Influence of Mass Dampers Based on the Human Walking Gait on the Dynamic Behavior of RC Frame
摘要
This study aims to incorporate human gait patterns into the working mechanism of mass dampers for improving torsional resistance. Unlike conventional TMDs, which lack torsional resistance, this study mimics human arm-swing motion to create synchronized opposing masses that naturally balance torsional forces in asymmetric RC frames. This approach has not been reported in prior structural control literature The scope includes evaluating fixed, rotational. Human gait is characterized by coordinated movements of the upper and lower body, including arm-swing motions that can be exploited in damper design.
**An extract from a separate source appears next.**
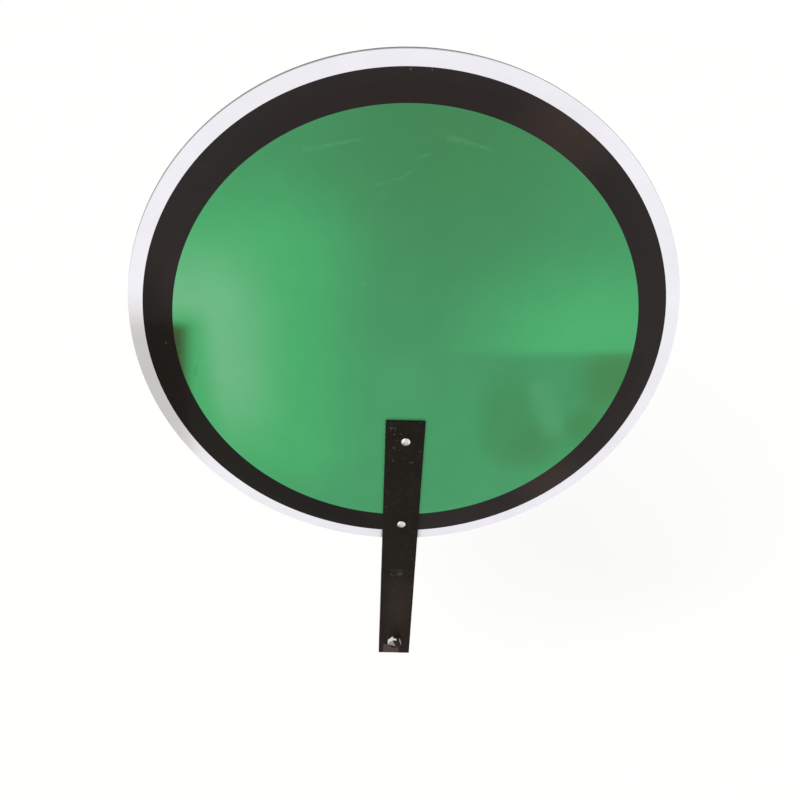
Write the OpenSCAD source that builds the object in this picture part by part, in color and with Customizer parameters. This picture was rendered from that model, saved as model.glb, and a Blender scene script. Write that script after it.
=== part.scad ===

A partially infilled RC frame simulating asymmetry was analyzed and tested both analytically using SAP2000 and experimentally. A demo model that had dual mass dampers with opposing motions, like arm swings, was built to test this approach. The results of the mass dampers of rotational capacity as well as fixed capacity with equal masses of 10, 20, and 25 kg on both sides were analyzed in SAP 2000 for 140, 160 and 180 rpm. It was found that the natural frequency if frame was 17.69 Hz and relative displacement shows the lesser value when operating frequency was nearer to its natural frequency. The results indicated 25 kg dampers with rotational capacity provided optimal performance by minimizing relative displacement, reducing torsion and results in stable acceleration. It was seen that there is a significant torsional resistance and reduced displacement in the damped frame compared to the undamped condition. This result validates the integration of human gait dynamics into mass damper systems, thus enhancing their effectiveness in mitigating torsional effects in asymmetric structures.